Suburra si apre con Benedetto XVI di spalle, nella sua cappella privata, che medita le dimissioni. Nel film di Stefano Sollima siamo a pochi giorni da quello che il regista definisce “l’Apocalisse”, ovvero le dimissioni del governo di Silvio Berlusconi, il 12 novembre 2011. Dimissioni del Papa, dimissioni del governo italiano, scandalo di Mafia Capitale. Una pellicola da Oscar anche se la rinuncia di Ratzinger viene anticipata di oltre un anno e tirata in ballo, in una lettura emotiva molto convincente ma non reale, nella corruzione della politica. Le spalle di Benedetto XVI piegate dagli scandali dei sacri palazzi, Vatileaks in primis, e la convinzione, maturata e sofferta, di non avere più il peso di reggere il “fardello episcopale”, secondo la celebre espressione di sant’Agostino amata da Ratzinger.
Spalle pesanti come quelle che oggi ha Papa Francesco che, al termine della tradizionale “luna di miele”, si ritrova a essere circondato da corvi che vorrebbero fargli sentire la pressione mediatica per metterlo all’angolo. Da alcune cronache del Sinodo dei vescovi sulla famiglia in corso in Vaticano ormai giunto alla sua fase finale, e soprattutto dalla famosa lettera di 13 o 9, poco importa, cardinali emerge il ritratto di un Bergoglio tiranno e iracondo. Un Pontefice che dopo aver letto la missiva di alcuni porporati, peraltro con critiche e pregiudizi infondati come è stato chiaramente dimostrato regolamento del Sinodo alla mano, avrebbe addirittura avuto un attacco di tachicardia. E il Papa della misericordia dove è andato a finire?
È la parola chiave del suo pontificato, ma ancora di più della sua stessa vita sacerdotale, alla quale ha voluto consacrare anche il Giubileo straordinario che si aprirà l’8 dicembre 2015. Quella misericordia che ha voluto indicare fin dal primo angelus da Papa con i fedeli presenti in piazza San Pietro e che svilupperà in un dialogo del cuore nel suo primo libro intervista “Il nome di Dio è misericordia” (Piemme), scritto con il vaticanista de La Stampa e coordinatore di Vatican Insider Andrea Tornielli, che uscirà in tutto il mondo a gennaio 2016.
Dov’è allora il tiranno Bergoglio ritratto da alcuni per riempire le cronache di un Sinodo dove, detto francamente, le conclusioni sembravano assai scontate già prima che iniziasse?
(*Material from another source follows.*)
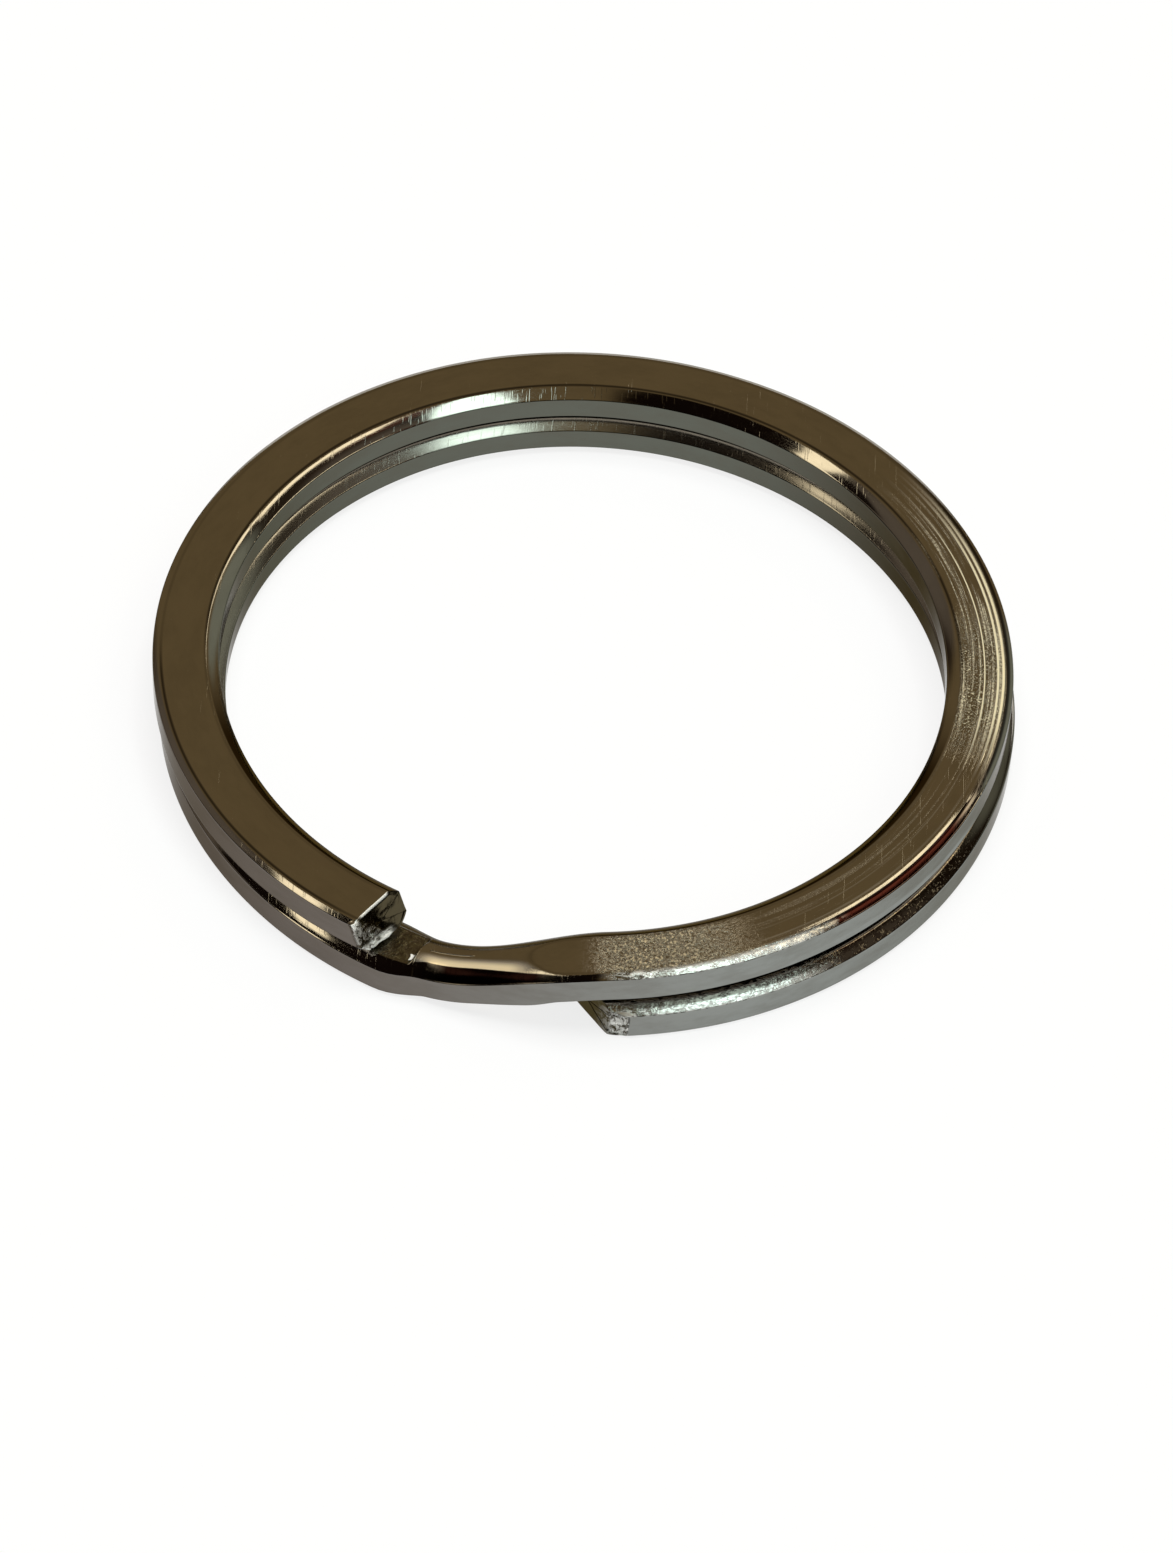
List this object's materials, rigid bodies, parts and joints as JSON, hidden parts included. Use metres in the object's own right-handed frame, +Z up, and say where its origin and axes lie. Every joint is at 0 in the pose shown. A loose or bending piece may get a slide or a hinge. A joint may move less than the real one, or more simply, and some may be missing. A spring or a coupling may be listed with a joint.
{
  "type": "key ring",
  "caption": "Flat split ring of coiled spring wire for holding keys: stacked pressed turns joined by a short jog, with sheared wire ends.",
  "frame": {"origin": "centre of the ring on the plane it lies on, under the lower coil", "axes": "+Z up through the ring's opening, +X to the right and -Y to the front, where the wire's ends and the jog are"},
  "size_m": [0.0302, 0.03, 0.0032],
  "materials": {
    "nickel_plate": "bright nickel plate on pressed spring steel, fine concentric scratches"
  },
  "bodies": {
    "root": {"split_ring": "nickel_plate"}
  },
  "joints": []
}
Un tiranno che chiede perdono per gli scandali nella Chiesa a Roma e in Vaticano e ha davanti agli occhi il coming out di monsignor Krzysztof Charamsa, la pedofilia dell’ex nunzio apostolico Jozef Wesolowski, morto all’inizio del suo processo penale, lo scandalo omosessuale dei carmelitani a Roma.
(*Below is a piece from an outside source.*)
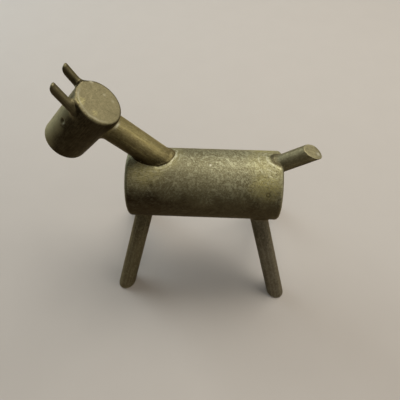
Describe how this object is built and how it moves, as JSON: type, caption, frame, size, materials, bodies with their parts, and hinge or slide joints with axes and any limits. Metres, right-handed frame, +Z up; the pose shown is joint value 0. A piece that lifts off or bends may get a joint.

Dov’è allora il tiranno Bergoglio? Si guarda con tanta attenzione al Sinodo, al dibattito tra i 270 padri, ai veleni dentro e fuori l’aula, ma si dimentica che non è un parlamento dove si sta approvando o meno una legge dal cui passaggio dipende la tenuta del governo di Francesco. Si capisce allora, esattamente a 50 anni di distanza, il motivo per cui il beato Paolo VI quando mezzo secolo istituì il Sinodo lo volle esclusivamente consultivo e non deliberativo.
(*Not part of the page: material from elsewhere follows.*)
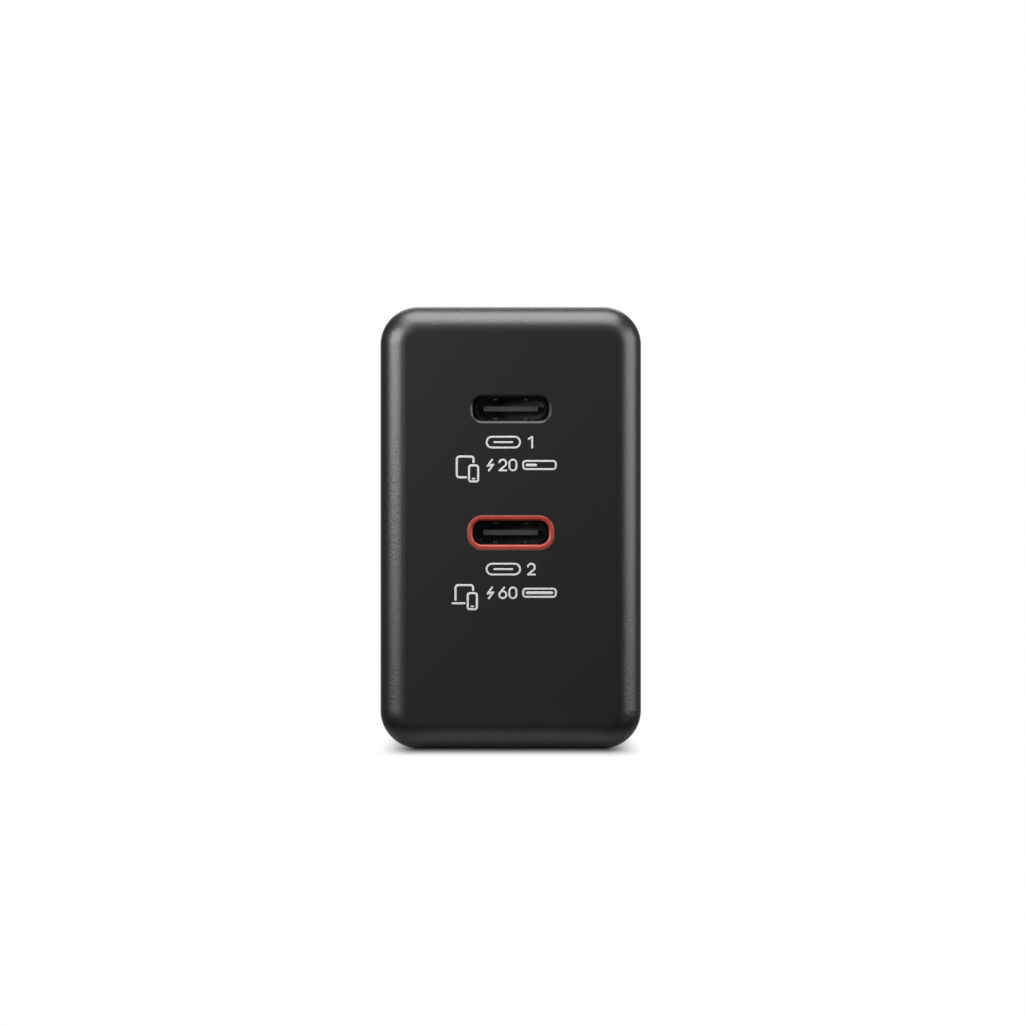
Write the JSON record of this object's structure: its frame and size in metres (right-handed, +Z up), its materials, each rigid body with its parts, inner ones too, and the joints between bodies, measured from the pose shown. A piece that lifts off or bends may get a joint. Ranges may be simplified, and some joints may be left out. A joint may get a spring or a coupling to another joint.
{
  "type": "usb wall charger",
  "caption": "Upright wall charger with a rounded black case, two USB-C sockets, one with a red ring, and flat blades that fold into the rear.",
  "frame": {"origin": "centre of the case's footprint, on the surface that it stands on", "axes": "+Z up along the case's height, -Y out of the face with the ports, +Y out of the face with the prongs, +X to the right as the ports are seen"},
  "size_m": [0.032, 0.04, 0.0542],
  "materials": {
    "case": "satin black moulded polycarbonate with a very fine texture",
    "ring": "red-orange moulded plastic",
    "shell": "dark nickel plate",
    "tongue": "dark liquid crystal polymer",
    "contact": "gold-plated copper alloy",
    "blade": "nickel-plated brass",
    "black_plastic": "moulded black plastic",
    "screw": "zinc plate",
    "spring": "phosphor bronze",
    "lead_blue": "blue insulation",
    "lead_brown": "brown insulation",
    "board": "green solder mask on glass fibre",
    "ferrite": "dark ferrite",
    "bobbin": "phenolic bobbin",
    "tape": "yellow polyester tape",
    "can_blue": "blue shrink sleeve",
    "can_bare": "bare aluminium can",
    "enamel_wire": "enamelled copper wire",
    "yellow_box": "yellow film capacitor case",
    "blue_disc": "blue epoxy",
    "green_disc": "dark green epoxy",
    "fuse_body": "brown moulded fuse",
    "white_chip": "white moulded package",
    "chip": "black moulded package",
    "pad": "silicone gap filler",
    "copper": "bare copper sheet",
    "film": "polyester film",
    "print": "light grey pad-printed ink"
  },
  "bodies": {
    "case": {"front_case": "case", "rear_cover": "case", "port_ring": "ring", "usb_shell_upper": "shell", "usb_shell_lower": "shell", "usb_tongue_upper": "tongue", "usb_tongue_lower": "tongue", "usb_contacts_upper": "contact", "usb_contacts_lower": "contact", "prong_retainer": "black_plastic", "retainer_screws": "screw", "contact_spring_left": "spring", "contact_spring_right": "spring", "mains_lead_left": "lead_blue", "mains_lead_right": "lead_brown", "port_board": "board", "main_board": "board", "board_header": "black_plastic", "header_pins": "contact", "transformer_core": "ferrite", "transformer_bobbin": "bobbin", "transformer_winding": "tape", "bulk_capacitors": "can_blue", "output_capacitors": "can_bare", "choke_core": "ferrite", "choke_winding": "enamel_wire", "x_capacitor": "yellow_box", "y_capacitor": "blue_disc", "fuse": "fuse_body", "thermistor": "green_disc", "bridge_rectifier": "chip", "optocoupler": "white_chip", "power_switch": "chip", "rectifier_switch": "chip", "controller_chip": "chip", "port_controller": "chip", "buck_inductors": "ferrite", "thermal_pad": "pad", "heat_spreader": "copper", "insulation_sheet": "film"},
    "prongs": {"prong_left": "blade", "prong_right": "blade", "prong_rotor": "black_plastic"}
  },
  "joints": [
    {"name": "prong_fold", "type": "hinge", "parent": "case", "child": "prongs", "pos_m": [0, 0.016, 0.017], "axis": [-1, 0, 0], "range_deg": [0, 90]}
  ]
}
Nella Chiesa decide sempre e solo il Papa: è una monarchia assoluta. Su questo il Codice di diritto canonico è chiarissimo: “Spetta al Sinodo dei vescovi discutere sulle questioni da trattare ed esprimere propri voti, non però dirimerle ed emanare decreti su di esse, a meno che in casi determinati il Romano Pontefice, cui spetta in questo caso ratificare le decisioni del Sinodo, non gli abbia concesso potestà deliberativa”. Sempre Montini, il primo riformatore moderno della Chiesa, prima di prendere una decisione magisteriale sull’uso dei contraccettivi, incaricò una commissione, della quale faceva parte anche l’allora patriarca di Venezia, il cardinale Albino Luciani, poi suo successore sulla cattedra di Pietro.
La commissione si espresse a larga maggioranza a favore dei contraccettivi, ma il Papa, nella totale solitudine che è connaturale al suo ruolo, decise esattamente all’opposto scrivendo la Humanae vitae, passata alla storia come “l’enciclica della pillola”. Farà così anche Francesco?